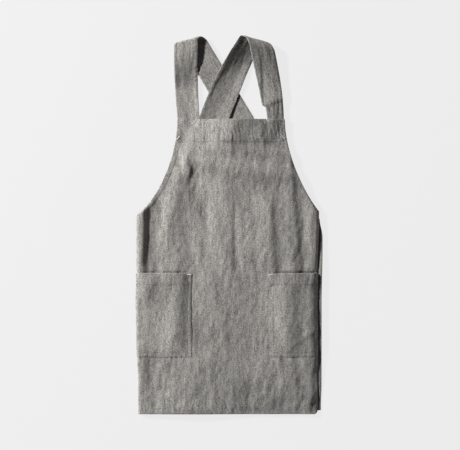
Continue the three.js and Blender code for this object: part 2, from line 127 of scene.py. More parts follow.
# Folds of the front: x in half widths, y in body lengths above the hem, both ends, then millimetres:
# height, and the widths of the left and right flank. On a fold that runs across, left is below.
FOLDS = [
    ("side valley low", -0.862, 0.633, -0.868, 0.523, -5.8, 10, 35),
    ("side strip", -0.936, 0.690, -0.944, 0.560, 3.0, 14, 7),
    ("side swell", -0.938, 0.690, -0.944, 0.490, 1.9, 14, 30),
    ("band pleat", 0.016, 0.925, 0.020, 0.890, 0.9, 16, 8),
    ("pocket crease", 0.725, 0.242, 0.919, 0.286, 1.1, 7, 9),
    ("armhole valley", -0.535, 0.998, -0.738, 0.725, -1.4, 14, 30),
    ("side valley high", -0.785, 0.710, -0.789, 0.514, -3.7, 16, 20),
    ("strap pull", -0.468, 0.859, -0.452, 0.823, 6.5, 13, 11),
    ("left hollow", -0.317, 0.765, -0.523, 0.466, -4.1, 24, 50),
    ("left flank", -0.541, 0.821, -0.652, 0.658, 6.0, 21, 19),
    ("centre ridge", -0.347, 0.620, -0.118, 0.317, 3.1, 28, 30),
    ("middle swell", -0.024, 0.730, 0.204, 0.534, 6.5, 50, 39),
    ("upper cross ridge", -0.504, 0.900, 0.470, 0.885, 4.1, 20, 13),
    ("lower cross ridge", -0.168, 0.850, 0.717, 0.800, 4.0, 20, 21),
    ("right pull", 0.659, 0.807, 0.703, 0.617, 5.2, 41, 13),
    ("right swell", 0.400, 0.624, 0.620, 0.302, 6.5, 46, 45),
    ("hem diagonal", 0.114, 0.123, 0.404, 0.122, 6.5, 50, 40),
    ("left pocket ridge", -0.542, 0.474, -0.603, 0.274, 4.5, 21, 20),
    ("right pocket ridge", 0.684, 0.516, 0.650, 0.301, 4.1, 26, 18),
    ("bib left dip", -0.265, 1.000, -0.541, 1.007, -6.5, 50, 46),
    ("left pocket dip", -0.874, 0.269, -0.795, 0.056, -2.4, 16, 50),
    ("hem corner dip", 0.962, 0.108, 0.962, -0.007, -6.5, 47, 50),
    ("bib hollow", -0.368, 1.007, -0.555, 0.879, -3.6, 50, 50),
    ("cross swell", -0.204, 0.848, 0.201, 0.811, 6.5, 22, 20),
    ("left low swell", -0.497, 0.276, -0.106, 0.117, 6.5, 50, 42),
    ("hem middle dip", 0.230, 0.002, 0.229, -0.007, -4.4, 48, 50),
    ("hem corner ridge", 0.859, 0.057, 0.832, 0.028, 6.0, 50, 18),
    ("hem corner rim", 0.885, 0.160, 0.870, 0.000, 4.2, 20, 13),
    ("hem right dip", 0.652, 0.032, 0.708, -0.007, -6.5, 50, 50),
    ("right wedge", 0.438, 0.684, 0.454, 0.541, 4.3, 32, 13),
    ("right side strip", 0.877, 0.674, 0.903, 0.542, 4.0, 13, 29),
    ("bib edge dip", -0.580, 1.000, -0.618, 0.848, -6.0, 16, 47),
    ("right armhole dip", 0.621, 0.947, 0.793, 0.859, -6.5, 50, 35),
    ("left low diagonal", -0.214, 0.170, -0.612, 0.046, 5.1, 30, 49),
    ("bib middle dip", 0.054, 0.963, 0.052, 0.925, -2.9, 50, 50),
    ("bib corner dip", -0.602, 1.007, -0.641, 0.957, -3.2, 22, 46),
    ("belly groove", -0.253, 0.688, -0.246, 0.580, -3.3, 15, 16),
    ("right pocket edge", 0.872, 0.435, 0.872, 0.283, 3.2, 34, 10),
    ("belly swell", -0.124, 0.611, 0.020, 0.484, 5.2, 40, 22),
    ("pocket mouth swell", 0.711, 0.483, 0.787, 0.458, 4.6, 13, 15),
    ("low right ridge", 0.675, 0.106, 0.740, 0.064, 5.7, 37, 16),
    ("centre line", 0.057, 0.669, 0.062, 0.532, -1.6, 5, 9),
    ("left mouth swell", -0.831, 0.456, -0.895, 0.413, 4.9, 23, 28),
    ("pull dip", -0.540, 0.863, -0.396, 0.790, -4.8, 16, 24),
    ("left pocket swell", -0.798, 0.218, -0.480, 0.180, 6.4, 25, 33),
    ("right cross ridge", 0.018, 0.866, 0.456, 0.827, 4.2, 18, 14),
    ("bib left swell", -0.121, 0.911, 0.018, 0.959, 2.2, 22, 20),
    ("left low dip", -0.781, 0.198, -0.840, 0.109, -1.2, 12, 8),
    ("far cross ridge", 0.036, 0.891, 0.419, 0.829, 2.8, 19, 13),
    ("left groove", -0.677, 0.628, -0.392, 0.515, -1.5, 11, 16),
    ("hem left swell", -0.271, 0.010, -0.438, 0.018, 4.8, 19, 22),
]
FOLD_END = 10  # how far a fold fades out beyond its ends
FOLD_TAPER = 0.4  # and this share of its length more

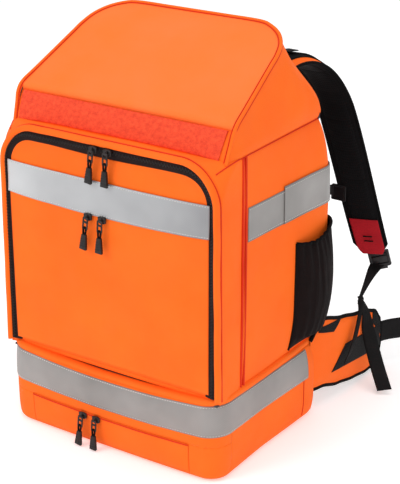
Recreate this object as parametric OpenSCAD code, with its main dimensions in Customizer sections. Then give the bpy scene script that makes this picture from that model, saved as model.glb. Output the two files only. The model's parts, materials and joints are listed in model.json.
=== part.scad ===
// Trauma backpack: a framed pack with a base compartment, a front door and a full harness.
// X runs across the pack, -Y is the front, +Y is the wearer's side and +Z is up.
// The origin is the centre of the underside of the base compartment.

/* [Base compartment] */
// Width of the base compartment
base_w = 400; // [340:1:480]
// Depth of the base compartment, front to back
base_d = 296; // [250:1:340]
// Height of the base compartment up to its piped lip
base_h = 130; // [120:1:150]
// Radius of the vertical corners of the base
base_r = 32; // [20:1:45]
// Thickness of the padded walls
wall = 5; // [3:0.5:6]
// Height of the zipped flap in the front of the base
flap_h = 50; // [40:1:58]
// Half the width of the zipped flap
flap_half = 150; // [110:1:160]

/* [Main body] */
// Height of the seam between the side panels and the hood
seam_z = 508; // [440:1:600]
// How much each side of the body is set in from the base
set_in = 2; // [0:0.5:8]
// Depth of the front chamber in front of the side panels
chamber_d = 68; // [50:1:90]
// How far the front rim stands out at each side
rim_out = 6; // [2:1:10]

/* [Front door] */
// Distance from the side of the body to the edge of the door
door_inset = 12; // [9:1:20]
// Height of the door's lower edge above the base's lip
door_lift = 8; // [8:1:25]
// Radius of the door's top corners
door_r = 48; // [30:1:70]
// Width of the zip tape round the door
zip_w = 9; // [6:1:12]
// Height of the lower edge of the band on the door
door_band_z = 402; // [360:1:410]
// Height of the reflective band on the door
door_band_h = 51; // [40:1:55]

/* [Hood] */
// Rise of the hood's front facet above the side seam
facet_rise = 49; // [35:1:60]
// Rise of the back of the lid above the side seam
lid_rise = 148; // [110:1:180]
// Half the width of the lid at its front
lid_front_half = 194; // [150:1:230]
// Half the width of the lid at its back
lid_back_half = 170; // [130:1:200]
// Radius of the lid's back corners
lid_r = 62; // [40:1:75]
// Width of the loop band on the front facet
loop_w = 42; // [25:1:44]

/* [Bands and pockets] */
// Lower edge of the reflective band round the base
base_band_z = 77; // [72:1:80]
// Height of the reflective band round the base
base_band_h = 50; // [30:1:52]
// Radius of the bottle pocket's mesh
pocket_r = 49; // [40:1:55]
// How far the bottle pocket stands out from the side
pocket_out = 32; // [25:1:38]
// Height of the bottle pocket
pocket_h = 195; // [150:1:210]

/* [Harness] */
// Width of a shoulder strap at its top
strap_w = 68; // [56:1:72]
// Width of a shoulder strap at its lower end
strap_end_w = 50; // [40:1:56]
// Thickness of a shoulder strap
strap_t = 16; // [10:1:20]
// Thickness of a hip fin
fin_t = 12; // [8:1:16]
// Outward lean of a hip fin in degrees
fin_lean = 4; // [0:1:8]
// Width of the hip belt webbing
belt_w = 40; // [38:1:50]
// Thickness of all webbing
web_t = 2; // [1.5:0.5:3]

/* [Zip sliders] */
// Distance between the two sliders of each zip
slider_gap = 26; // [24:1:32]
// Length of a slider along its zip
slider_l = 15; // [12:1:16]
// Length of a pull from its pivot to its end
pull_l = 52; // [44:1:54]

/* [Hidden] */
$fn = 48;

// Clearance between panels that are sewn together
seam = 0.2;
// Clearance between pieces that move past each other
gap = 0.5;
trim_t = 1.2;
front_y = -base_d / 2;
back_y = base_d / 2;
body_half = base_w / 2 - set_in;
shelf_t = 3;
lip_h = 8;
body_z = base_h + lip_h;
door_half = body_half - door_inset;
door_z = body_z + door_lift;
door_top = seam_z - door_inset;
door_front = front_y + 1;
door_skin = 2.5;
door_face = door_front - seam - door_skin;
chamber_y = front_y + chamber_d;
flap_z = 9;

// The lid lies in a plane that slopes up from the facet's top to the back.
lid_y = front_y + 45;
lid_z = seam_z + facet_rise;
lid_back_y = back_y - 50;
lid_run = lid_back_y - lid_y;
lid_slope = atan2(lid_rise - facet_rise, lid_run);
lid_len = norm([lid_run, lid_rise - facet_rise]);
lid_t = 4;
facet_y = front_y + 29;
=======
■ **What this task involves**
Go through the material and select each line with the string "code" in it.

■ **Answer**
Continue the three.js and Blender code for this object: part 2, from line 127 of scene.py. More parts follow.
Recreate this object as parametric OpenSCAD code, with its main dimensions in Customizer sections. Then give the bpy scene script that makes this picture from that model, saved as model.glb. Output the two files only. The model's parts, materials and joints are listed in model.json.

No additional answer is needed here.